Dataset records

····················

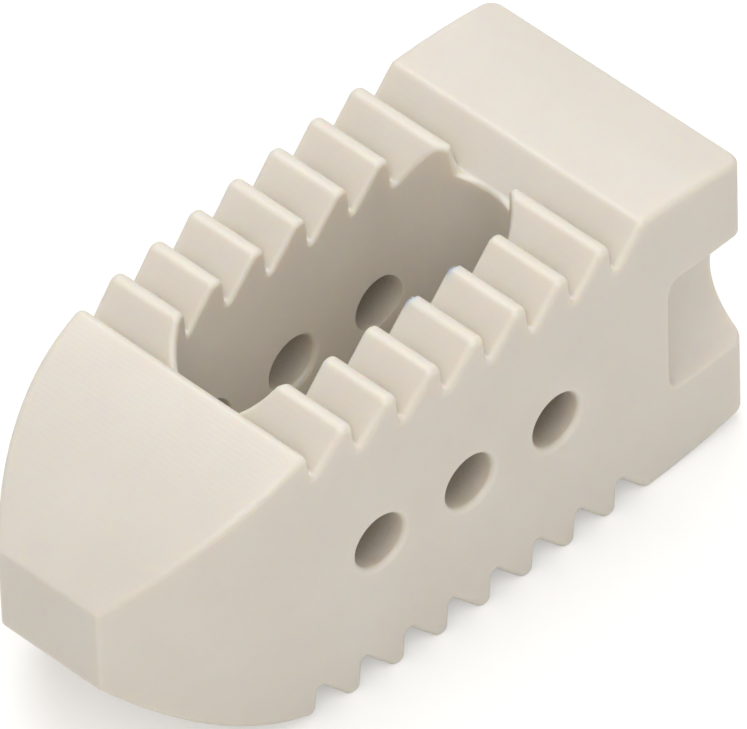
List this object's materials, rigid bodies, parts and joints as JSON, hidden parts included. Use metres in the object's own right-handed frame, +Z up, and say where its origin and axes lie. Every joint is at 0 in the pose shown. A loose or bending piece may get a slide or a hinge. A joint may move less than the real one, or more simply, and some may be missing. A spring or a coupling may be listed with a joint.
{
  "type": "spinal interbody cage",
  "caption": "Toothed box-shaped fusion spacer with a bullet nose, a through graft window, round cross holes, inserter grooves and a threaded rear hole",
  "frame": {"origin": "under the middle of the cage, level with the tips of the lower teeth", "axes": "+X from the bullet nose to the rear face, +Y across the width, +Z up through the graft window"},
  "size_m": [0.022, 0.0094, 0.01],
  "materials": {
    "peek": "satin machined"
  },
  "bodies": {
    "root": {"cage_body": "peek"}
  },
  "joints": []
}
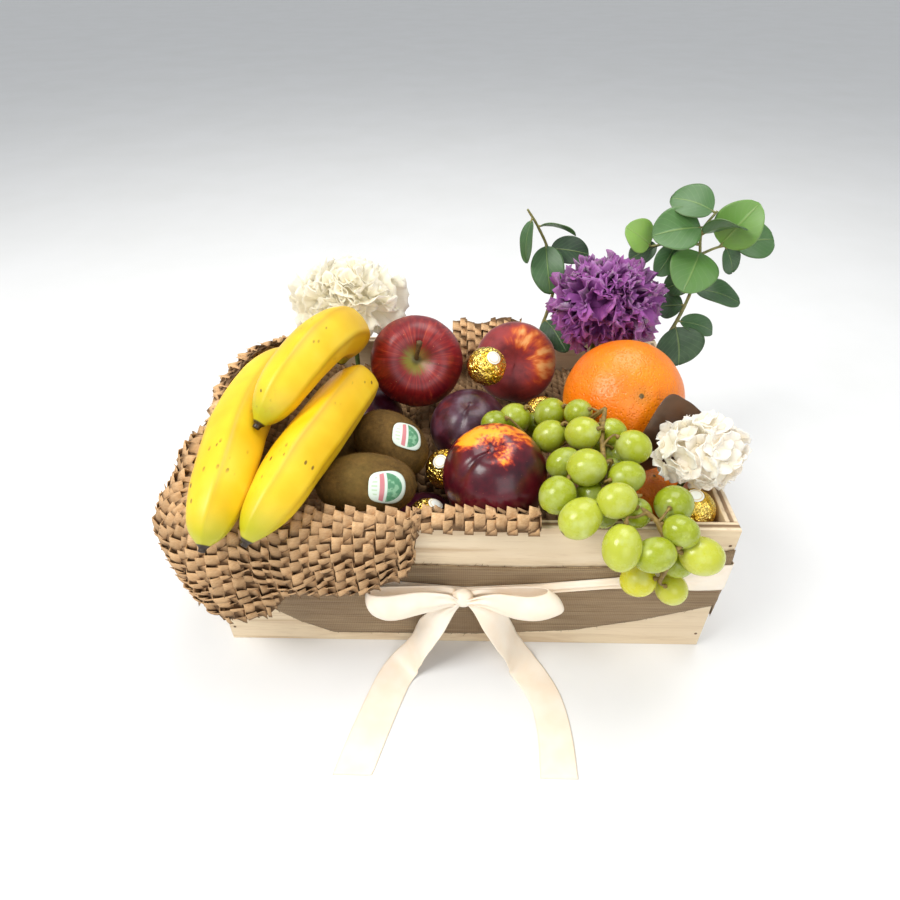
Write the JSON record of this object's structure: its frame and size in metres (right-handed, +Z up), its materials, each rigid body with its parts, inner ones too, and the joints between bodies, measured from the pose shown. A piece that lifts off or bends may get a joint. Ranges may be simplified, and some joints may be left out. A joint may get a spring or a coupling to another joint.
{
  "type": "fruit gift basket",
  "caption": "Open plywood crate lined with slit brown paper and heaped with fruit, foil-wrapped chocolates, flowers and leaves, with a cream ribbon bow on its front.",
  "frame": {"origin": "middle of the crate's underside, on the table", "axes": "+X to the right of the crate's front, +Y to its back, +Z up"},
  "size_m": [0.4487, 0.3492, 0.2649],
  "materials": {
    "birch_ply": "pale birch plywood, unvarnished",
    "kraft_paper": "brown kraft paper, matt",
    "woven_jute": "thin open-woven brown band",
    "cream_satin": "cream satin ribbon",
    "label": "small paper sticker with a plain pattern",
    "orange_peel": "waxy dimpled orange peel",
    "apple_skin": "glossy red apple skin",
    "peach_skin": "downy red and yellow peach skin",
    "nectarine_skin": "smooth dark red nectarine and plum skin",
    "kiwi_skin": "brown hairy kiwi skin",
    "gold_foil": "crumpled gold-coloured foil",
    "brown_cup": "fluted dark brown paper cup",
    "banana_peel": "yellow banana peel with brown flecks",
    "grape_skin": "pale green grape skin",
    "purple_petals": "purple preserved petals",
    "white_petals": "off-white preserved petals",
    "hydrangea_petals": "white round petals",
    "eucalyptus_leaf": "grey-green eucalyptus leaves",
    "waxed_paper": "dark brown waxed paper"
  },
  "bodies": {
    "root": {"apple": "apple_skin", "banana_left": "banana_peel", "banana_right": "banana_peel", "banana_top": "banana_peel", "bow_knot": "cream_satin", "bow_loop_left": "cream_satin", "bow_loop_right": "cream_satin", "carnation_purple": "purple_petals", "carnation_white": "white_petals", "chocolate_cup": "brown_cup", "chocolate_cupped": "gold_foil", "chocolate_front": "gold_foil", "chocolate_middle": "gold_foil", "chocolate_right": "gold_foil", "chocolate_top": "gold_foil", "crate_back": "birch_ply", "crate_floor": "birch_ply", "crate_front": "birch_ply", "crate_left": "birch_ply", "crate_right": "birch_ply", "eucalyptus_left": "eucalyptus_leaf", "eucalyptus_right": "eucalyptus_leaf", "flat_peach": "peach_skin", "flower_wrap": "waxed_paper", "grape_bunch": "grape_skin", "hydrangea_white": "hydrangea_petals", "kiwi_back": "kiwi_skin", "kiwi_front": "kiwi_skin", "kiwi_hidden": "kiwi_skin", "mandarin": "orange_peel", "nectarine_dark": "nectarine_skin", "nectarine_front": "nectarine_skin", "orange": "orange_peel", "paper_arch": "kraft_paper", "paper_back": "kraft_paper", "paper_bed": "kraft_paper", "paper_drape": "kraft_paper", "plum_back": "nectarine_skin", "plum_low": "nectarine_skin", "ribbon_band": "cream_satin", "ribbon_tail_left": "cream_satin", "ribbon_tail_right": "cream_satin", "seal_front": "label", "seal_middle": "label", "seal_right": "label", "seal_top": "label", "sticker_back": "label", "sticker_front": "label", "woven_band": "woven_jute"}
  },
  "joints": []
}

····················

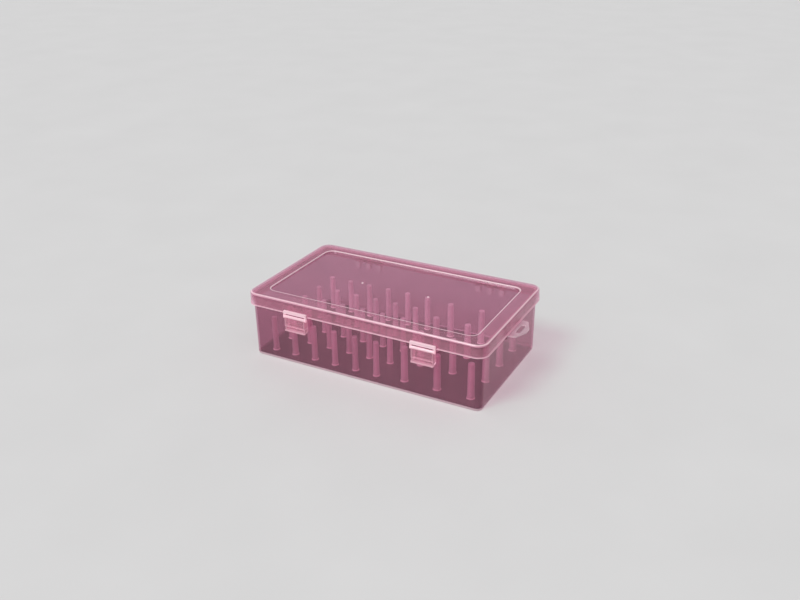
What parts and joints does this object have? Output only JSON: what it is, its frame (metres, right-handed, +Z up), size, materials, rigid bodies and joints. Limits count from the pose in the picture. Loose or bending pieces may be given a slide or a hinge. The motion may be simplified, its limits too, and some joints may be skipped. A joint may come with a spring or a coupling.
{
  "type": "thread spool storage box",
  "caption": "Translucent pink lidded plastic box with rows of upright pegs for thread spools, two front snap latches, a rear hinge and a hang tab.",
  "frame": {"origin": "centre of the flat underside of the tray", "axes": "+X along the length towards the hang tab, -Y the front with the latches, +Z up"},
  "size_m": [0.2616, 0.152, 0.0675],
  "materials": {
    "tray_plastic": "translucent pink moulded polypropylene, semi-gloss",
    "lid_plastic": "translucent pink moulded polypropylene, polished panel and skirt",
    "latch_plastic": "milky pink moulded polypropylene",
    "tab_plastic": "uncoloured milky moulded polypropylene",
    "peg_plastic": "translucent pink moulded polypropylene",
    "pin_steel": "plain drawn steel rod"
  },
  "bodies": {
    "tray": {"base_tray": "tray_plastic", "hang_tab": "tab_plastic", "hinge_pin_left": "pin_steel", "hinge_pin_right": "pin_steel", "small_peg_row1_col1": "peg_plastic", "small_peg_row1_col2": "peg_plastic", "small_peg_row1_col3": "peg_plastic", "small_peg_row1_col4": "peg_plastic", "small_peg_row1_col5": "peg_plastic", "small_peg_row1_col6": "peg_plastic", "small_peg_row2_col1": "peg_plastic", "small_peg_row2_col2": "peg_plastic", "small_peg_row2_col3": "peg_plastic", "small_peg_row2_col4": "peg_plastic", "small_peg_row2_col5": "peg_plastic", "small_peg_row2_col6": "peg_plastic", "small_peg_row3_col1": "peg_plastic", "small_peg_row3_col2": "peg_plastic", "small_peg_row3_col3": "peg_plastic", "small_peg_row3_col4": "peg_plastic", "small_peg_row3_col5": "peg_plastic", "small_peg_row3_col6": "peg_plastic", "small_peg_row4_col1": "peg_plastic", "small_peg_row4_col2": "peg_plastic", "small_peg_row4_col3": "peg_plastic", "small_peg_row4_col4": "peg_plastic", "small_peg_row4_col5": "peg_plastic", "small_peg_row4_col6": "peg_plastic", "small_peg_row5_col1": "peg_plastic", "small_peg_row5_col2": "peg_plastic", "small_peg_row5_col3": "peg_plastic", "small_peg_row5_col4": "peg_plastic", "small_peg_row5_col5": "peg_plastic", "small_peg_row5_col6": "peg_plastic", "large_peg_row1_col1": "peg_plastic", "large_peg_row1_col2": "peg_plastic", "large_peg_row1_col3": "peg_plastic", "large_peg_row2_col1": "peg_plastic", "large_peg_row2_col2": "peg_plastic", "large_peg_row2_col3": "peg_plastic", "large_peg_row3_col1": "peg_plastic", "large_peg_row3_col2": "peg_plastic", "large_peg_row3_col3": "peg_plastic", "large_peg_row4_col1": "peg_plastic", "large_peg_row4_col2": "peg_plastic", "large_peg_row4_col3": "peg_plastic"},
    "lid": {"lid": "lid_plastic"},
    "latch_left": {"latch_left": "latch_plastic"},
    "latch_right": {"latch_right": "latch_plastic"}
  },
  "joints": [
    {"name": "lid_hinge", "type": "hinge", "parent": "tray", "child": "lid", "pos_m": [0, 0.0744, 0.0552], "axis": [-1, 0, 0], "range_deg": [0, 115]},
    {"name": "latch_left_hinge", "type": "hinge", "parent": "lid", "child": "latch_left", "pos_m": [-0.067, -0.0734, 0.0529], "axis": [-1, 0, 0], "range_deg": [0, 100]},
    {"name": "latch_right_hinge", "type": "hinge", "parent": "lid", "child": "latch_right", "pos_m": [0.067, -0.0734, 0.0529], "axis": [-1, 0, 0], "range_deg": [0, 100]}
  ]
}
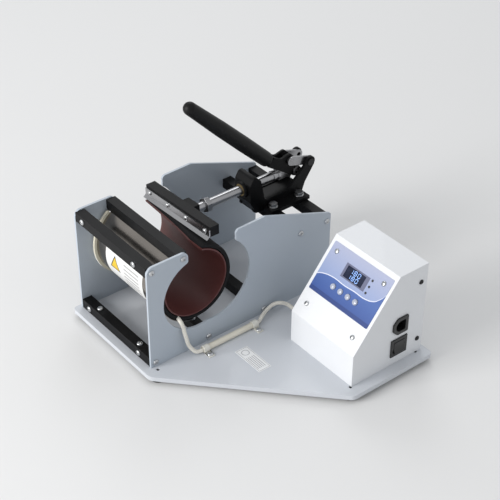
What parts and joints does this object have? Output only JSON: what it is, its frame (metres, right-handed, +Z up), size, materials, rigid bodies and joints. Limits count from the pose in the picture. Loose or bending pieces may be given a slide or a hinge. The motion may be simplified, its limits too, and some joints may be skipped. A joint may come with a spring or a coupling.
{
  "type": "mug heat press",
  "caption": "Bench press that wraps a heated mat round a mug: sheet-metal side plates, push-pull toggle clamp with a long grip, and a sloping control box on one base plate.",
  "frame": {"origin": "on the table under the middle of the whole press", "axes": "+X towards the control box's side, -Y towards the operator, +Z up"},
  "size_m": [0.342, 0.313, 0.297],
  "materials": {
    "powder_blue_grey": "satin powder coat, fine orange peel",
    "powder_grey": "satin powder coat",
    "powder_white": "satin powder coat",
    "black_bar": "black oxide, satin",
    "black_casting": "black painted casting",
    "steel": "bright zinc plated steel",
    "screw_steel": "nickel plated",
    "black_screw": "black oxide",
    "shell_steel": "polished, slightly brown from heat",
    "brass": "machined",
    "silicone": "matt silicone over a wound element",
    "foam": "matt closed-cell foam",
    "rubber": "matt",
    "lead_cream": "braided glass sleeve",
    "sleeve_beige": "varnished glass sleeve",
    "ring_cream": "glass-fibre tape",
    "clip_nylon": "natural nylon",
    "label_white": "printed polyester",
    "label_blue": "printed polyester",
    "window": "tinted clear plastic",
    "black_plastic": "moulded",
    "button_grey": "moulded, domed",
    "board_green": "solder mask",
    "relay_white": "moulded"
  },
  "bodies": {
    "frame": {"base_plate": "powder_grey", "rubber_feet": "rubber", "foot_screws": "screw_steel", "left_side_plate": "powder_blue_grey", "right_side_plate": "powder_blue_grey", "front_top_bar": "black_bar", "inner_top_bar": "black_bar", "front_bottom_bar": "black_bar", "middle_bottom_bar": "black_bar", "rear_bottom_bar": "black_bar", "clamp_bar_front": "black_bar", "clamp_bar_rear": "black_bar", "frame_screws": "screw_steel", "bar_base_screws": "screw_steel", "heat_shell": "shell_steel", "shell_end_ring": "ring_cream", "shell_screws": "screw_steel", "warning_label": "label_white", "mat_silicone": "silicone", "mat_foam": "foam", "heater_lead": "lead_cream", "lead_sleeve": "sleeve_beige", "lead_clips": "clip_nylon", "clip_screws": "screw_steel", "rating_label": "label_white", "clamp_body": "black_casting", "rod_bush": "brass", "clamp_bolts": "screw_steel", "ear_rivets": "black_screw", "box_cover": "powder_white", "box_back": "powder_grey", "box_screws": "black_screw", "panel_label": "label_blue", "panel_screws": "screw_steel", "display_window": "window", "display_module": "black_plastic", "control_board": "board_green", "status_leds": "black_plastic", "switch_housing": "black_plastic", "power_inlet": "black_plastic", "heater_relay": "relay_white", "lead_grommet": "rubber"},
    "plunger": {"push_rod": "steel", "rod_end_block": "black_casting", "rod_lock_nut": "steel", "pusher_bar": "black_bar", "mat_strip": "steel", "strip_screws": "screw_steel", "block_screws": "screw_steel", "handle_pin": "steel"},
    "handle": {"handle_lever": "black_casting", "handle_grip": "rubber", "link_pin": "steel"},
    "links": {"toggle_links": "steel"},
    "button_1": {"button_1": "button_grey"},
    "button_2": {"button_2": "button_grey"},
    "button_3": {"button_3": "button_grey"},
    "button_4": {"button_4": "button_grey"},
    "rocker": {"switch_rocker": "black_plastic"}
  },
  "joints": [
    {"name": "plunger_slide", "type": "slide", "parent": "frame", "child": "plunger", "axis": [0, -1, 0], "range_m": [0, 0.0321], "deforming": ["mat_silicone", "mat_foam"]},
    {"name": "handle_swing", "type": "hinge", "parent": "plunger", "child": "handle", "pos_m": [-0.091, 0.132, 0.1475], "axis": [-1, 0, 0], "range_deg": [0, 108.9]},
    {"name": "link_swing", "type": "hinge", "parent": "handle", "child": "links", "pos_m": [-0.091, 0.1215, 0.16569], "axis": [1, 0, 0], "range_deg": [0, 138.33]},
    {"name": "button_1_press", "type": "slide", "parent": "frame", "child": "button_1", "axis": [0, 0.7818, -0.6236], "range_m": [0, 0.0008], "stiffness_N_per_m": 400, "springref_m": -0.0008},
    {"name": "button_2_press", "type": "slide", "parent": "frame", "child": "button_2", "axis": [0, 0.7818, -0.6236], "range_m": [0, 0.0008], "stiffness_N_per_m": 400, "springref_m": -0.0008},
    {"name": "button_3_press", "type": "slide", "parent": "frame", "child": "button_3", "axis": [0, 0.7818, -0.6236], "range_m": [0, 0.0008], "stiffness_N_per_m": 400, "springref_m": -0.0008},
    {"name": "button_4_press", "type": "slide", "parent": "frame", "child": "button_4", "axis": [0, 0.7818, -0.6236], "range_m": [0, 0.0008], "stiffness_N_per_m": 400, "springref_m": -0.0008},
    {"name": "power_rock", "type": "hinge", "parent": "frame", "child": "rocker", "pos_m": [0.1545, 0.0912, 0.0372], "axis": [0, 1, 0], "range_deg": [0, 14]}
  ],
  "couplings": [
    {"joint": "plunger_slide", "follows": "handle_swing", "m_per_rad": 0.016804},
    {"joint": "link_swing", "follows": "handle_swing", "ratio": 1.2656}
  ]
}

····················

• THE TASK
Show every line in the entries where the string "that" occurs.

• OUTPUT BELOW
Write the JSON record of this object's structure: its frame and size in metres (right-handed, +Z up), its materials, each rigid body with its parts, inner ones too, and the joints between bodies, measured from the pose shown. A piece that lifts off or bends may get a joint. Ranges may be simplified, and some joints may be left out. A joint may get a spring or a coupling to another joint.
  "caption": "Bench press that wraps a heated mat round a mug: sheet-metal side plates, push-pull toggle clamp with a long grip, and a sloping control box on one base plate.",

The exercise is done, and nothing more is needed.